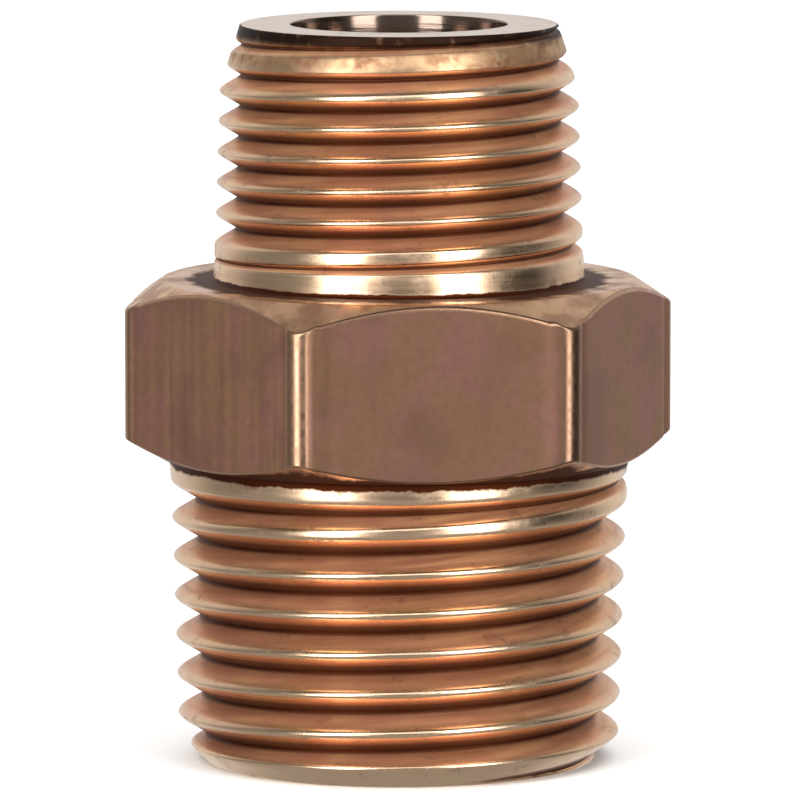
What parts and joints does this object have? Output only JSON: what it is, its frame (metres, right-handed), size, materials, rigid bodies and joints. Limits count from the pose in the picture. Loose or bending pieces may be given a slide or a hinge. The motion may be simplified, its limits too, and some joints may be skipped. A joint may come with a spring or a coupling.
{
  "type": "reducing hex nipple",
  "caption": "Short one-piece pipe fitting: a hexagonal wrench grip between a larger and a smaller male tapered pipe thread, with a bore straight through.",
  "frame": {"origin": "centre of the lower end face, the one of the larger thread", "axes": "+Z along the bore towards the smaller thread; two flats of the hexagon face +Y and -Y, two corners lie on +X and -X"},
  "size_m": [0.0254, 0.0222, 0.034],
  "materials": {
    "brass": "turned and bright-dipped, copper toned; drawn hexagon flats are duller"
  },
  "bodies": {
    "root": {"nipple_body": "brass"}
  },
  "joints": []
}
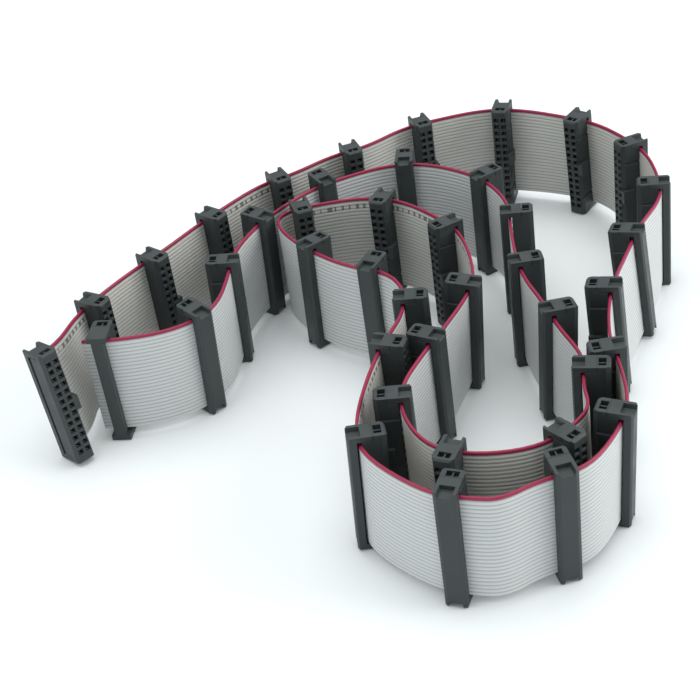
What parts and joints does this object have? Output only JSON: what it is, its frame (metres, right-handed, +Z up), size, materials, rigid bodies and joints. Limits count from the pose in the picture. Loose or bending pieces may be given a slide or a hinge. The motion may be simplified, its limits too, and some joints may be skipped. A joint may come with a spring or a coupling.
{
  "type": "ribbon cable",
  "caption": "Long grey flat ribbon cable with a red edge stripe and many press-on pin sockets along it, standing on edge in a loose double spiral.",
  "frame": {"origin": "on the table under the middle of the cable's outline", "axes": "+Z up the ribbon's width; +X to the right and +Y away from a viewer in front"},
  "size_m": [0.203, 0.2116, 0.0386],
  "materials": {
    "ribbon_insulation": "matte grey flexible insulation with a red edge",
    "socket_plastic": "fine matte black moulded plastic",
    "contact_metal": "tin-plated spring bronze"
  },
  "bodies": {
    "root": {"ribbon": "ribbon_insulation", "socket_body_01": "socket_plastic", "socket_body_02": "socket_plastic", "socket_body_03": "socket_plastic", "socket_body_04": "socket_plastic", "socket_body_05": "socket_plastic", "socket_body_06": "socket_plastic", "socket_body_07": "socket_plastic", "socket_body_08": "socket_plastic", "socket_body_09": "socket_plastic", "socket_body_10": "socket_plastic", "socket_body_11": "socket_plastic", "socket_body_12": "socket_plastic", "socket_body_13": "socket_plastic", "socket_body_14": "socket_plastic", "socket_body_15": "socket_plastic", "socket_body_16": "socket_plastic", "socket_body_17": "socket_plastic", "socket_body_18": "socket_plastic", "socket_body_19": "socket_plastic", "socket_body_20": "socket_plastic", "socket_body_21": "socket_plastic", "socket_body_22": "socket_plastic", "socket_body_23": "socket_plastic", "socket_body_24": "socket_plastic", "socket_body_25": "socket_plastic", "socket_body_26": "socket_plastic", "socket_body_27": "socket_plastic", "socket_body_28": "socket_plastic", "socket_body_29": "socket_plastic", "socket_body_30": "socket_plastic", "socket_body_31": "socket_plastic", "socket_body_32": "socket_plastic", "socket_body_33": "socket_plastic", "socket_body_34": "socket_plastic", "socket_body_35": "socket_plastic", "socket_body_36": "socket_plastic", "socket_body_37": "socket_plastic", "socket_body_38": "socket_plastic", "socket_body_39": "socket_plastic", "socket_body_40": "socket_plastic", "socket_body_41": "socket_plastic", "socket_covers_01_05": "socket_plastic", "contact_forks_01_05": "contact_metal", "socket_covers_06_10": "socket_plastic", "contact_forks_06_10": "contact_metal", "socket_covers_11_15": "socket_plastic", "contact_forks_11_15": "contact_metal", "socket_covers_16_20": "socket_plastic", "contact_forks_16_20": "contact_metal", "socket_covers_21_25": "socket_plastic", "contact_forks_21_25": "contact_metal", "socket_covers_26_29": "socket_plastic", "contact_forks_26_29": "contact_metal", "socket_covers_30_33": "socket_plastic", "contact_forks_30_33": "contact_metal", "socket_covers_34_37": "socket_plastic", "contact_forks_34_37": "contact_metal", "socket_covers_38_41": "socket_plastic", "contact_forks_38_41": "contact_metal"}
  },
  "joints": []
}
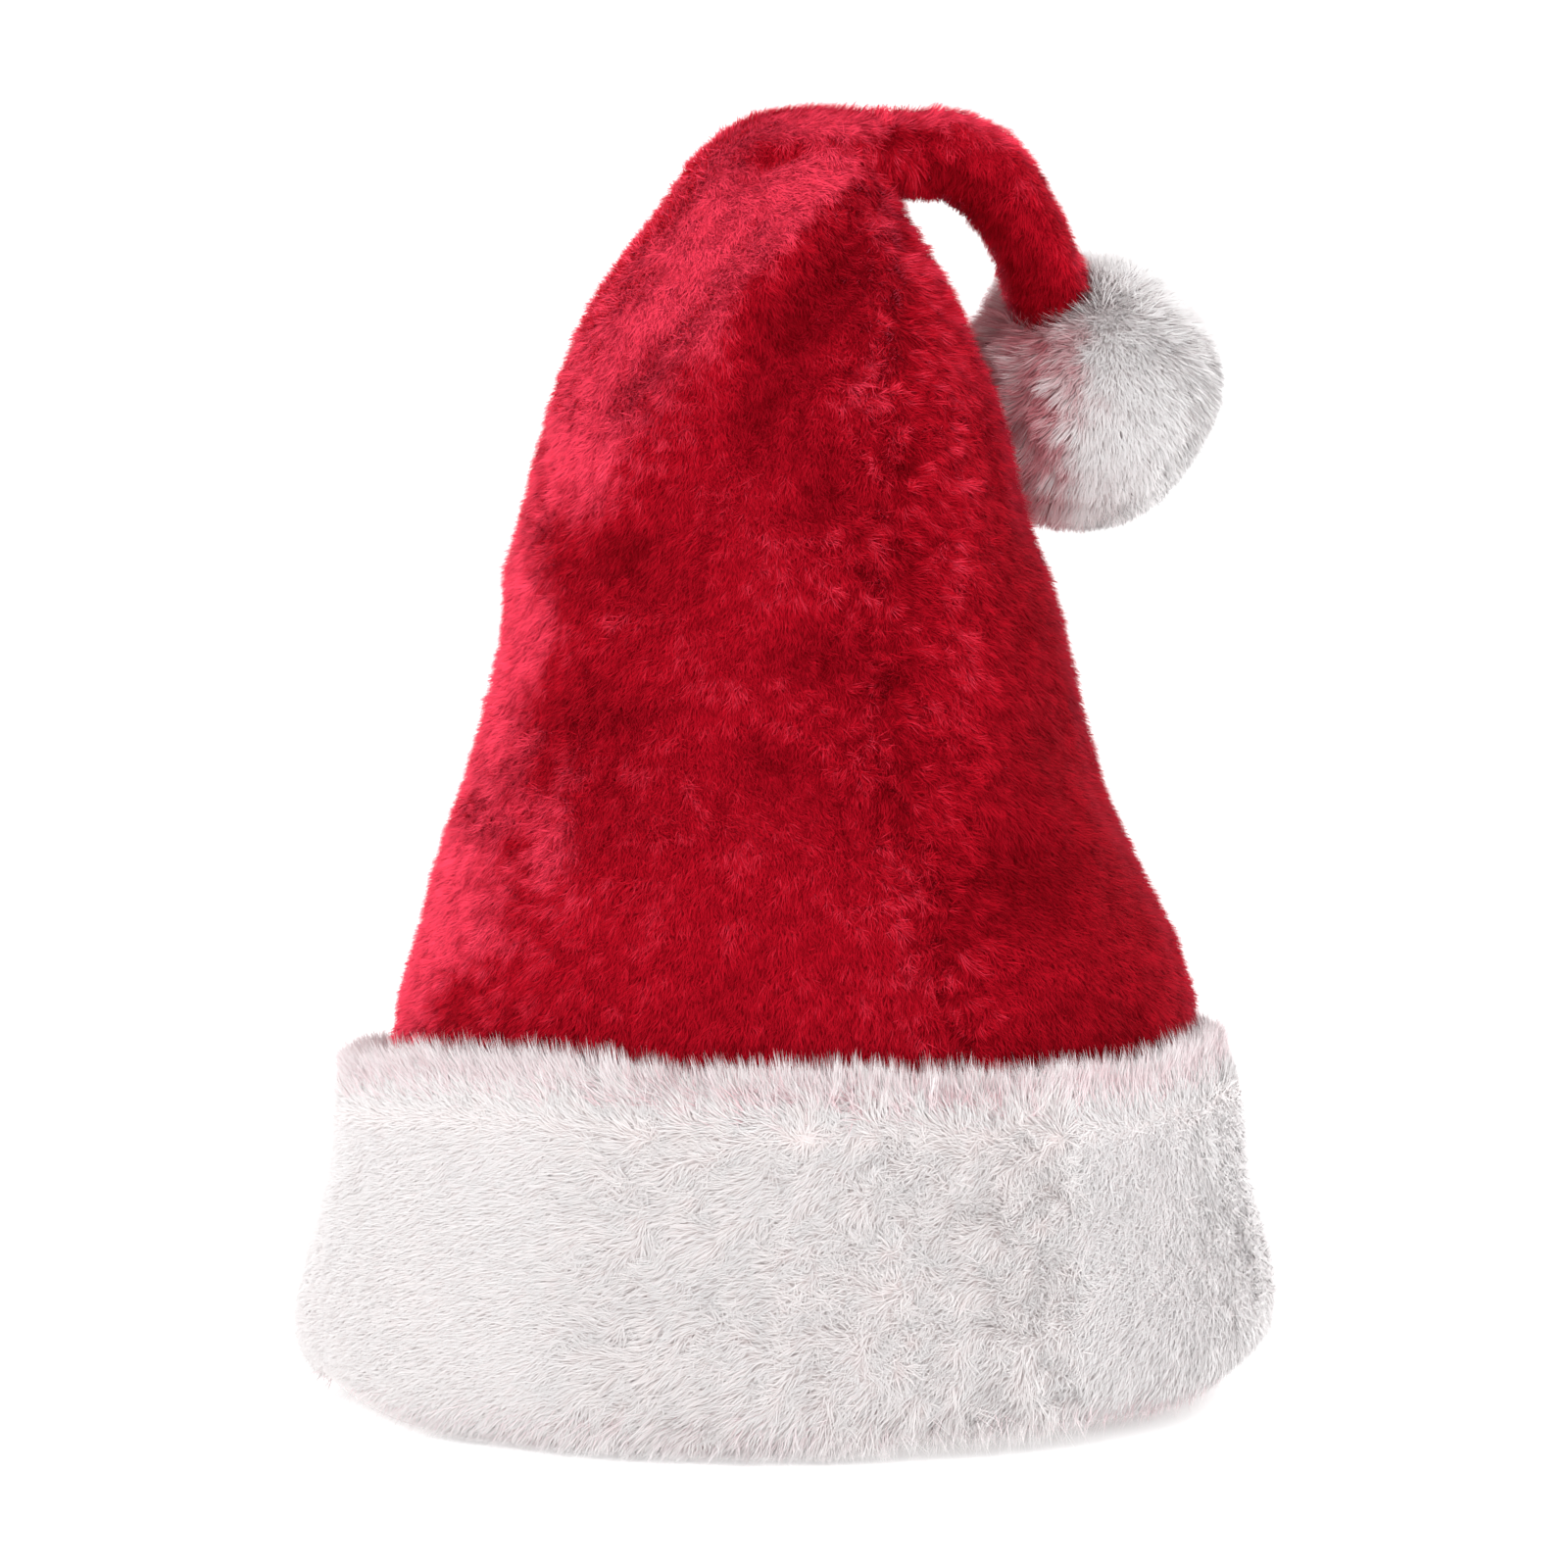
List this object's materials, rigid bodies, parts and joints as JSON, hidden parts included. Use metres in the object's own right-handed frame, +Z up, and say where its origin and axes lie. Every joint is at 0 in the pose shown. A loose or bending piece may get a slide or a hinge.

◆ ◆ ◆ ◆

◆ GOAL ◆
Above are the records. Copy every line in them holding "does".

◆ EXERCISE RESPONSE ◆
What parts and joints does this object have? Output only JSON: what it is, its frame (metres, right-handed), size, materials, rigid bodies and joints. Limits count from the pose in the picture. Loose or bending pieces may be given a slide or a hinge. The motion may be simplified, its limits too, and some joints may be skipped. A joint may come with a spring or a coupling.
What parts and joints does this object have? Output only JSON: what it is, its frame (metres, right-handed, +Z up), size, materials, rigid bodies and joints. Limits count from the pose in the picture. Loose or bending pieces may be given a slide or a hinge. The motion may be simplified, its limits too, and some joints may be skipped. A joint may come with a spring or a coupling.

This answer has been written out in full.